Brigid: On the local level, can you tell us about other anti-LGBTQ initiatives making their way through school districts and around the country?
Orion: Yes. We're seeing school districts ban pride flags this year including trans and non-binary flags saying that it's political speech. I talked with a Florida teacher in St. John's County and told me about one of her students who started wearing a trans flag as a cape in protest of their school cracking down. When I talked to the deputy superintendent I believe of that county, the way he explained the new policy to me was like we've already had this policy in place, but now we are reminding people that this is how it should be done.
Their explanation to me was like, this is not a new policy, but we're telling schools that you need to take pride flags out of schools that had been letting them circulate. We're seeing that and my colleague Nadra Nittle reported earlier this week about children's books by LGBTQ authors being banned in some schools. Some of those books are specifically meant for transgender, queer, and non-binary youth.
Brigid: Wow. Has there been any positive legislation or protections for trans people or other positive milestones for trans people this year?
Orion: Yes. It's basically two different stories at the federal level and the state or local level right now. At the federal level, we're seeing protections put in place as the Biden administration has made a point to reverse policies that were put in place during the Trump administration. The HHS restored anti-discrimination protections and Biden overturned the transgender military ban that was highly publicized when Trump implemented it and HUD withdrew a Trump era proposal that would've let federally funded emergency shelters exclude trans people.

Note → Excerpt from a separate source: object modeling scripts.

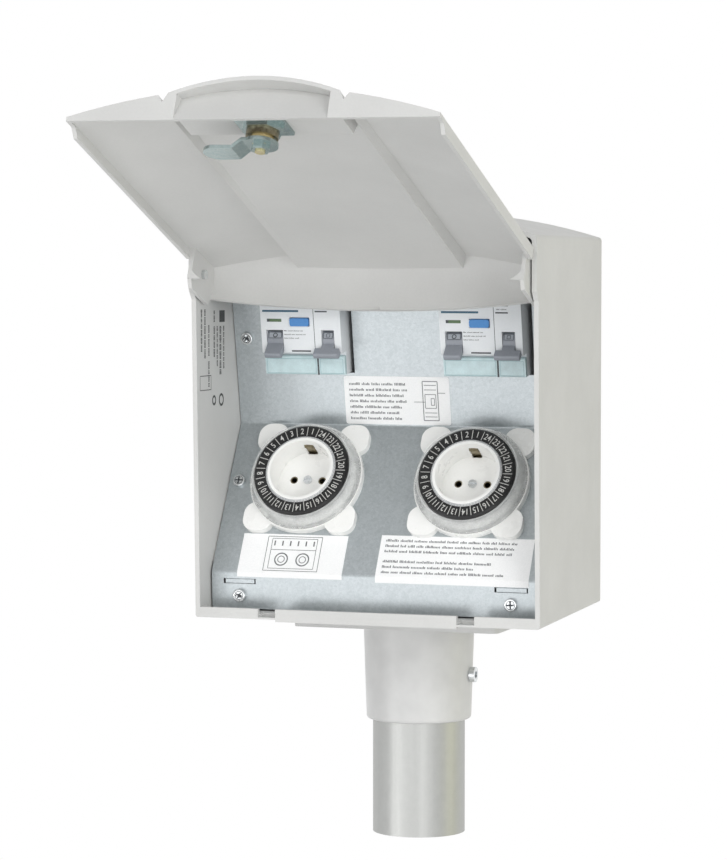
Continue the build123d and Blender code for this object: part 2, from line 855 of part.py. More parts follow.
def strap_slot(side):
    # The way through the well's side for one spring of the earth strap
    wall_mid = socket_well_dia / 2
    half = strap_width / 2 + strap_slot_fit
    reach = strap_thick + strap_slot_fit
    v0 = (wall_mid - strap_nose - strap_slot_fit) * side
    v1 = (wall_mid + reach) * side
    low = socket_floor_h - socket_floor_thick
    return block(-half, half, min(v0, v1), max(v0, v1), low, strap_top_h + strap_slot_fit)


def socket_insert():
    under = socket_floor_h - socket_floor_thick
    body = rod(socket_outer_dia / 2, under, socket_rim_h)
    body -= rod(socket_well_dia / 2, socket_floor_h, socket_rim_h)
    rim = body.edges().filter_by(GeomType.CIRCLE).group_by(Axis.Z)[-1]
    body = fillet(rim.sort_by(SortBy.RADIUS)[-1], (socket_outer_dia - socket_well_dia) / 6)
    for x in (-pin_spacing / 2, pin_spacing / 2):
        body -= rod(pin_hole_dia / 2, under, socket_floor_h, x, 0)
    body -= rod(socket_screw_dia / 2 + seat_fit, under, socket_floor_h)
    for side in (-1, 1):
        body -= strap_slot(side)
    return body


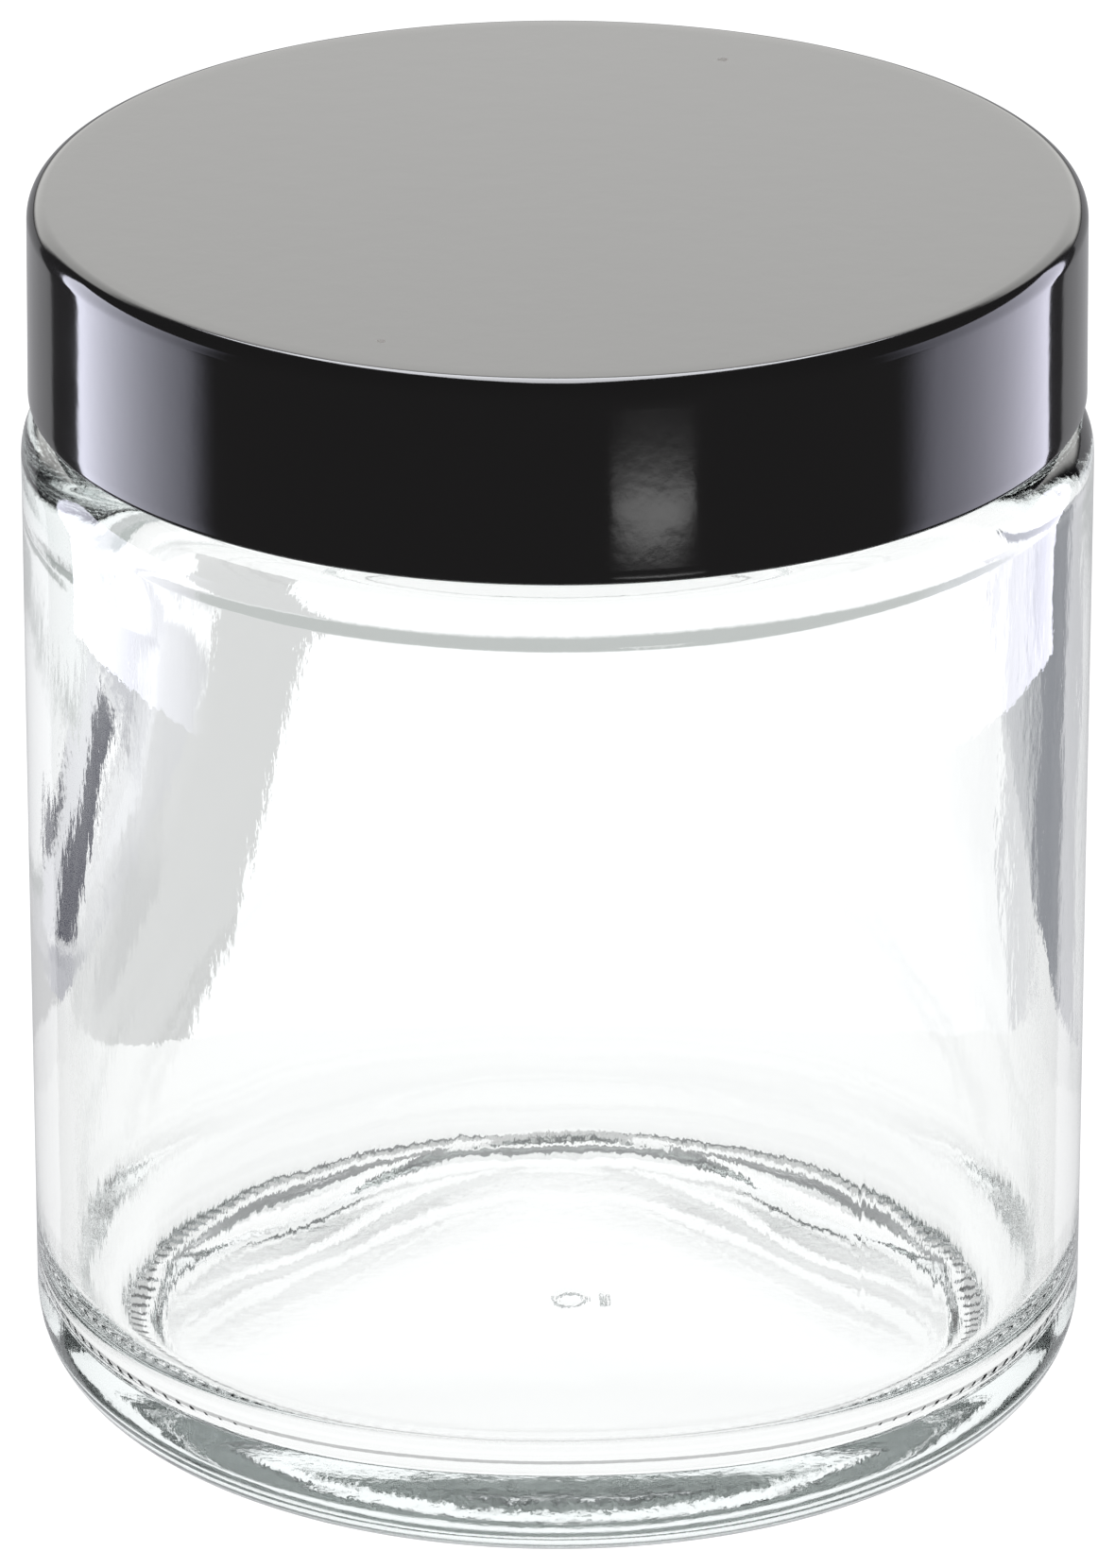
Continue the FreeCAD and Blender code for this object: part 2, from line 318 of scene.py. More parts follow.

The Pentagon said it would provide gender-affirming care and the justice department said in September that it would review policies on trans inmates in federal prison. This is all happening as the Biden White House has made an effort to meet with advocates. I don't know if we're seeing the fruit of those meetings yet, but the White House has met twice with intersex advocates this year virtually to talk about how to advance domestic protections against things like invasive unnecessary surgeries, and the White House met with trans women of color this summer for similar reasons.
Brigid: Some steps forward. Orion Rummler, reporter on the breaking news team at The 19th. Thank you so much for joining us.
Orion: Thank you so much, Brigid. I appreciate it.